WHAT IS REQUIRED
Write out the data again in full, exactly as it reads.

MATERIAL
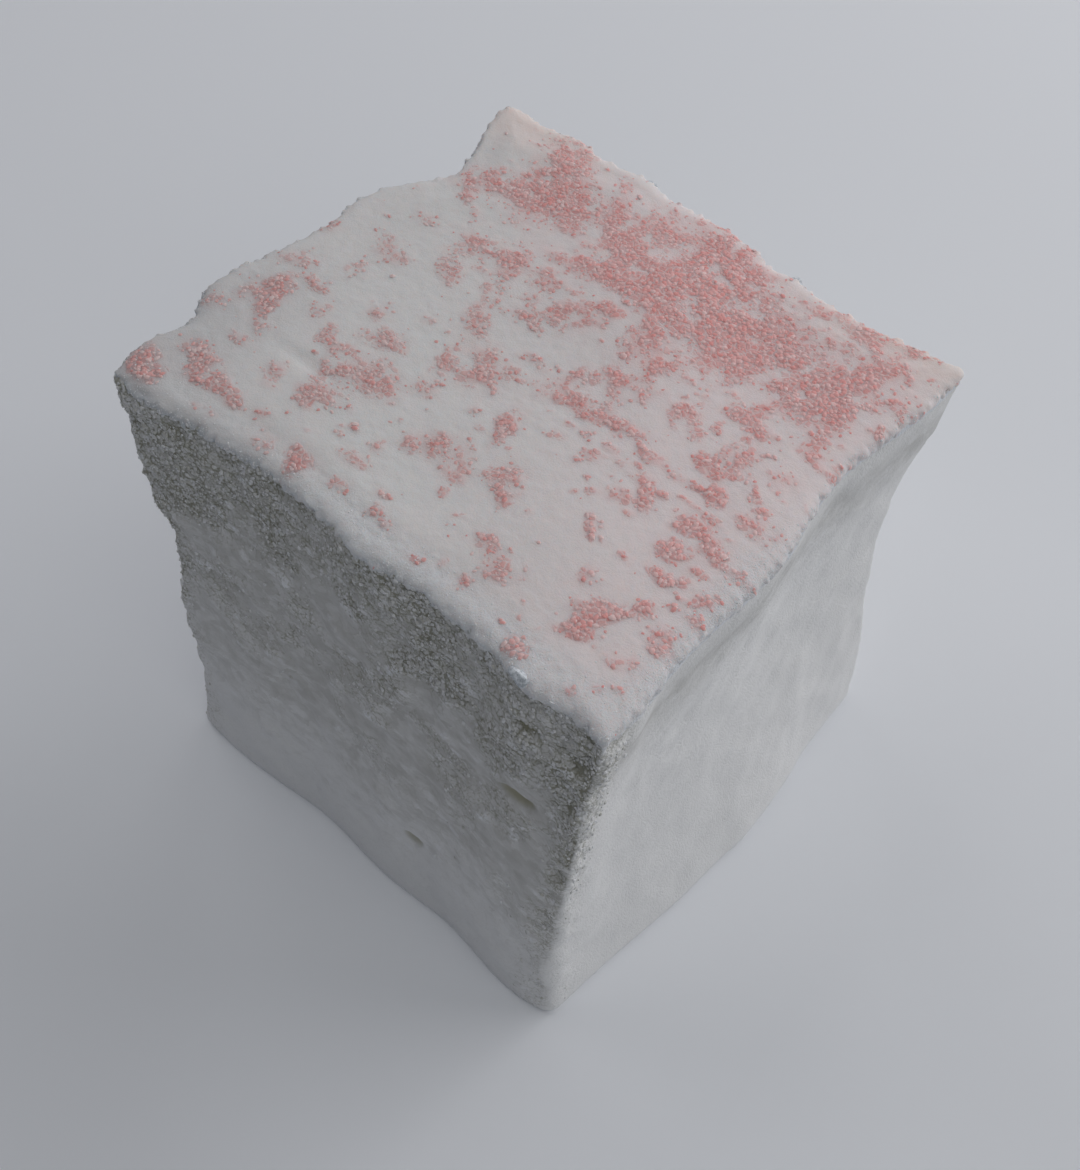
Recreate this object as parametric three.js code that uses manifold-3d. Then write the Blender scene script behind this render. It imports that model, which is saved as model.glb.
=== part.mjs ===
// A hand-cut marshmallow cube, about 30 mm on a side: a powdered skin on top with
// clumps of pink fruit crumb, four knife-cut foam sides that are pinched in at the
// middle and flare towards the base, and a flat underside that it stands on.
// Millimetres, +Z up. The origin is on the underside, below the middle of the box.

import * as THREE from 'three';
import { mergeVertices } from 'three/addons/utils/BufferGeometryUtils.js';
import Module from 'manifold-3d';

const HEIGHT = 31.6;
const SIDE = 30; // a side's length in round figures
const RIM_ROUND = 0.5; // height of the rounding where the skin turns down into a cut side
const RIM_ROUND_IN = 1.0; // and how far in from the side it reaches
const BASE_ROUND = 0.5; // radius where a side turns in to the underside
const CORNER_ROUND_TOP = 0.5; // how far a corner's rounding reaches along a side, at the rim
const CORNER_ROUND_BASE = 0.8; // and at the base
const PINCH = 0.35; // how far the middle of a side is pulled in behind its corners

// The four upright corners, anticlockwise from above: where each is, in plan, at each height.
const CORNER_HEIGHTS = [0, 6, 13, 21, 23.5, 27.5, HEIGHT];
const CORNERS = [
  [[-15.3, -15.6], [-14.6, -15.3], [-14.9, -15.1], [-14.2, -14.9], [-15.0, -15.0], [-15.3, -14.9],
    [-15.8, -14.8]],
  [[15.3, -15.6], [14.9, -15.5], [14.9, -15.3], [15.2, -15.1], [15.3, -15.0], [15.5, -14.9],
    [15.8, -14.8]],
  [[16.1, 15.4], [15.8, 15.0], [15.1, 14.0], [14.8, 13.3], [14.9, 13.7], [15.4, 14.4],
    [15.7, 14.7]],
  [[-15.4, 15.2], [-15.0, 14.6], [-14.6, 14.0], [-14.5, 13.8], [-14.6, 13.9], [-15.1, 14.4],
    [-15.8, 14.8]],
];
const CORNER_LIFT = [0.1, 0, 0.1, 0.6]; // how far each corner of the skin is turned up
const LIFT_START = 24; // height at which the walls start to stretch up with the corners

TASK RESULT
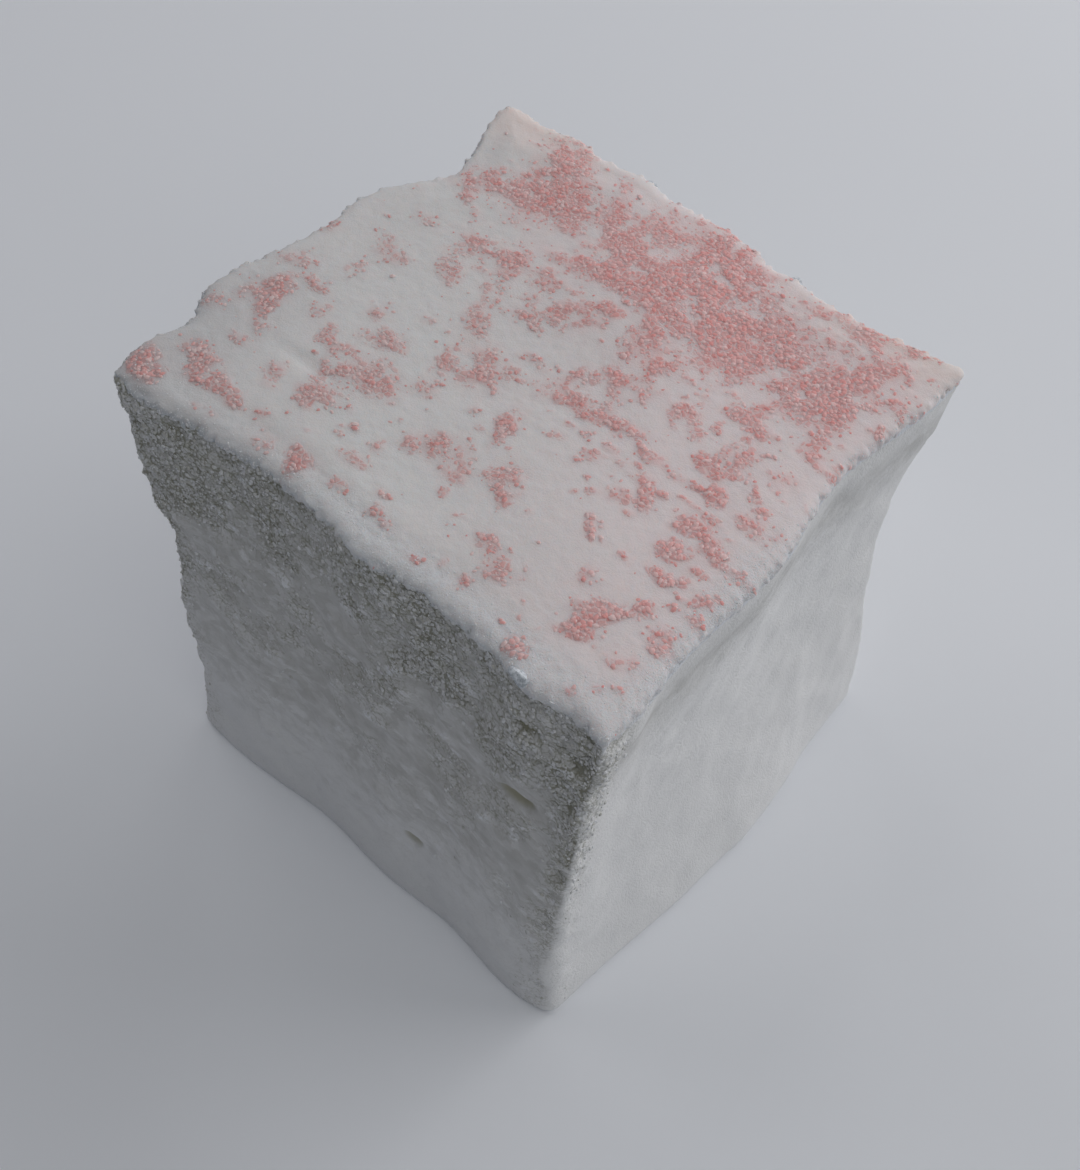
Recreate this object as parametric three.js code that uses manifold-3d. Then write the Blender scene script behind this render. It imports that model, which is saved as model.glb.
=== part.mjs ===
// A hand-cut marshmallow cube, about 30 mm on a side: a powdered skin on top with
// clumps of pink fruit crumb, four knife-cut foam sides that are pinched in at the
// middle and flare towards the base, and a flat underside that it stands on.
// Millimetres, +Z up. The origin is on the underside, below the middle of the box.

import * as THREE from 'three';
import { mergeVertices } from 'three/addons/utils/BufferGeometryUtils.js';
import Module from 'manifold-3d';

const HEIGHT = 31.6;
const SIDE = 30; // a side's length in round figures
const RIM_ROUND = 0.5; // height of the rounding where the skin turns down into a cut side
const RIM_ROUND_IN = 1.0; // and how far in from the side it reaches
const BASE_ROUND = 0.5; // radius where a side turns in to the underside
const CORNER_ROUND_TOP = 0.5; // how far a corner's rounding reaches along a side, at the rim
const CORNER_ROUND_BASE = 0.8; // and at the base
const PINCH = 0.35; // how far the middle of a side is pulled in behind its corners

// The four upright corners, anticlockwise from above: where each is, in plan, at each height.
const CORNER_HEIGHTS = [0, 6, 13, 21, 23.5, 27.5, HEIGHT];
const CORNERS = [
  [[-15.3, -15.6], [-14.6, -15.3], [-14.9, -15.1], [-14.2, -14.9], [-15.0, -15.0], [-15.3, -14.9],
    [-15.8, -14.8]],
  [[15.3, -15.6], [14.9, -15.5], [14.9, -15.3], [15.2, -15.1], [15.3, -15.0], [15.5, -14.9],
    [15.8, -14.8]],
  [[16.1, 15.4], [15.8, 15.0], [15.1, 14.0], [14.8, 13.3], [14.9, 13.7], [15.4, 14.4],
    [15.7, 14.7]],
  [[-15.4, 15.2], [-15.0, 14.6], [-14.6, 14.0], [-14.5, 13.8], [-14.6, 13.9], [-15.1, 14.4],
    [-15.8, 14.8]],
];
const CORNER_LIFT = [0.1, 0, 0.1, 0.6]; // how far each corner of the skin is turned up
const LIFT_START = 24; // height at which the walls start to stretch up with the corners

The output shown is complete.